The Moment of Change is an anthology of feminist speculative poetry with an absolutely stellar line-up of contributors, including Ursula K. Le Guin, Jo Walton, Delia Sherman, Catherynne M. Valente, Theodora Goss, Phyllis Gotlieb, Yoon Ha Lee, Nisi Shawl, Greer Gilman, Sonya Taaffe, JoSelle Vanderhooft, and Nicole Kornher-Stace.

It also includes two members of Team Black Gate: two poems by Amal El-Mohtar, “Pieces” and “On the Division of Labour,” and a long poem by our website editor, C.S.E. Cooney,  “The Last Crone on the Moon.” The anthology is edited by Rose Lemberg, and she’s posted the complete Table of Contents here. In her introduction she writes:

In these pages you will find works in a variety of genres — works that can be labeled mythic, fantastic, science fictional, historical, surreal, magic realist, and unclassifiable; poems by people of color and white folks; by poets based in the US, Canada, Britain, India, Spain, and the Philippines; by first- and second-generation immigrants; by the able-bodied and the disabled; by straight and queer poets who may identify as women, men, trans, and genderqueer.

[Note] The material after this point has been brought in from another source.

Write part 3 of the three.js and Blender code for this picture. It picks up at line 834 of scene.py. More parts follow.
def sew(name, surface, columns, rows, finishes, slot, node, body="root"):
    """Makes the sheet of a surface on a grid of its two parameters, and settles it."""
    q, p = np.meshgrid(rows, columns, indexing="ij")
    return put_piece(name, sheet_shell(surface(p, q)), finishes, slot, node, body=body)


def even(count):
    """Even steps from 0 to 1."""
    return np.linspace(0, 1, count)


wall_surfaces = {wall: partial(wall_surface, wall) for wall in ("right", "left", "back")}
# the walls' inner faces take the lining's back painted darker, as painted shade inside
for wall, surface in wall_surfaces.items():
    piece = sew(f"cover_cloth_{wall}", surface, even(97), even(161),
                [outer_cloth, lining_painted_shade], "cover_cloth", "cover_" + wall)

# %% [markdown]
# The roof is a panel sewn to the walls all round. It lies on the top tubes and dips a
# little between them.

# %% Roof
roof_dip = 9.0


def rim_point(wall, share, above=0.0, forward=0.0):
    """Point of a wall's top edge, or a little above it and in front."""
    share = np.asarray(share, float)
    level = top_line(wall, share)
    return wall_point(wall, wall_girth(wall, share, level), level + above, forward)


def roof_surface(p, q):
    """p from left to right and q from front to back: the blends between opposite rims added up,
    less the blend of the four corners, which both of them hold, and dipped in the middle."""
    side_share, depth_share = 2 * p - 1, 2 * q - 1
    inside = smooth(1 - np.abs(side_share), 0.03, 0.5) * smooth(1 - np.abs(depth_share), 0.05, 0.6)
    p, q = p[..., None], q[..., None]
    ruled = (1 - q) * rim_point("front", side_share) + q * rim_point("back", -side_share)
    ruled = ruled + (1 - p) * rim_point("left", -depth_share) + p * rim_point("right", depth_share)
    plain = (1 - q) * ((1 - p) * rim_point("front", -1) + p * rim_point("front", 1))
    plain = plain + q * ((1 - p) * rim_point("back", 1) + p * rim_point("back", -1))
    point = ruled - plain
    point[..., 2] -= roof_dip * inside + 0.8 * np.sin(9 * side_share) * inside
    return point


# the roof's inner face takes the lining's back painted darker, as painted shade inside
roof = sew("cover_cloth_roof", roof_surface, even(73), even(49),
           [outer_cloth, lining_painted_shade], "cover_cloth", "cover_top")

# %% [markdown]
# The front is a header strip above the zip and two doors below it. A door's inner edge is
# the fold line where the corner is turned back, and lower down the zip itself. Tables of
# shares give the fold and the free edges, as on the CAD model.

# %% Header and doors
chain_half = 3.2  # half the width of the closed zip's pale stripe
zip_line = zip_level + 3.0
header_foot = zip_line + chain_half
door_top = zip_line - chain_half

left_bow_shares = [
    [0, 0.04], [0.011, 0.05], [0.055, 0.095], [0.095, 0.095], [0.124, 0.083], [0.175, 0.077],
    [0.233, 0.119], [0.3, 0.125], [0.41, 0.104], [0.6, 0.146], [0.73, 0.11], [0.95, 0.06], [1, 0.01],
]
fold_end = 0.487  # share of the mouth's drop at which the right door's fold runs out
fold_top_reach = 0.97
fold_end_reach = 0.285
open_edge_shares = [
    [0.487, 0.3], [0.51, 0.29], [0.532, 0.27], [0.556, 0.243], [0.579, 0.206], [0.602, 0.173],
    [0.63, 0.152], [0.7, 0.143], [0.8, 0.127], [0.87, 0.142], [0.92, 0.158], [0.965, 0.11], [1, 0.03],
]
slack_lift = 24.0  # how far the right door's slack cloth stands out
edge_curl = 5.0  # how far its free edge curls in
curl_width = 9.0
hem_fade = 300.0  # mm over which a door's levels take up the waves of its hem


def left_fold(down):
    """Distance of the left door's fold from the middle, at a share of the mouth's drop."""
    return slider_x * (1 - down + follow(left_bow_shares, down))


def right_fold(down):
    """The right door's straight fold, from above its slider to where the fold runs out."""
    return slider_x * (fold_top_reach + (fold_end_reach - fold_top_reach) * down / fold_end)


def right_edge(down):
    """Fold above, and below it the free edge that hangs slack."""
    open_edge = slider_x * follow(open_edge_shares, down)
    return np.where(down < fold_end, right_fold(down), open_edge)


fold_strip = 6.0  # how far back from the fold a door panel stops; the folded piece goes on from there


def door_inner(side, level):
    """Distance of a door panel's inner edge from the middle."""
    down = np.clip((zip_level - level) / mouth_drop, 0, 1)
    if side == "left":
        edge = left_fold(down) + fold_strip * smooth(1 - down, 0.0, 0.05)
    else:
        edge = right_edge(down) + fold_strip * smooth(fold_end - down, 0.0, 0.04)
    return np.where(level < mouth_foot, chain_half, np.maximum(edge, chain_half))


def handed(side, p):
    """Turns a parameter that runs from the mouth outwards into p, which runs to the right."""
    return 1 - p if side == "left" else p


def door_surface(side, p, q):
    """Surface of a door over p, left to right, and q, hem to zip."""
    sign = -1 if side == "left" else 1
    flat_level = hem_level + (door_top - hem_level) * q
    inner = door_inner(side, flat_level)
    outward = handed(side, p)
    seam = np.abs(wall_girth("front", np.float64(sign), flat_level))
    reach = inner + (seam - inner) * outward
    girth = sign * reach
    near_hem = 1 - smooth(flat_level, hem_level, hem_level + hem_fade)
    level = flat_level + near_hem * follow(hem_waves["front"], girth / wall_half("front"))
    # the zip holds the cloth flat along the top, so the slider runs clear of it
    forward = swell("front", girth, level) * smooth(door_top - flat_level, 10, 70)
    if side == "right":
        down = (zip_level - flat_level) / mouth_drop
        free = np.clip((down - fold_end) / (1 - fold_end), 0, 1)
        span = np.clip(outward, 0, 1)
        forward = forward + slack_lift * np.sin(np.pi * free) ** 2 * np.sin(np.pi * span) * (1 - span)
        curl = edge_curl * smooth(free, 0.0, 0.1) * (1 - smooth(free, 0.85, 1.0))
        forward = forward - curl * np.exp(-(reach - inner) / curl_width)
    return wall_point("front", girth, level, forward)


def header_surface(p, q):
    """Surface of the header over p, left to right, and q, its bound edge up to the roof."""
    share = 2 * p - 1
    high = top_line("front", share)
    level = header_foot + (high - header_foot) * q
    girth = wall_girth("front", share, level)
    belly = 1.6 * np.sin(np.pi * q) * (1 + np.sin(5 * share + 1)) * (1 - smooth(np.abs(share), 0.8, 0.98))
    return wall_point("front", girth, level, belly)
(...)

I had the pleasure of listening to C.S.E. read “The Last Crone on the Moon” last year at the monthly Top Shelf Books Open Mic here in Chicago, and it is worth the price of the book alone.

Rose Lemberg and many of the contributors will be reading from The Moment of Change at Wiscon in Madison, Wisconsin this weekend. I’ll be there, and I’m looking forward to it.

The Moment of Change is 174 pages in paperback. The cover art is by  Terri Windling. It sells for $20.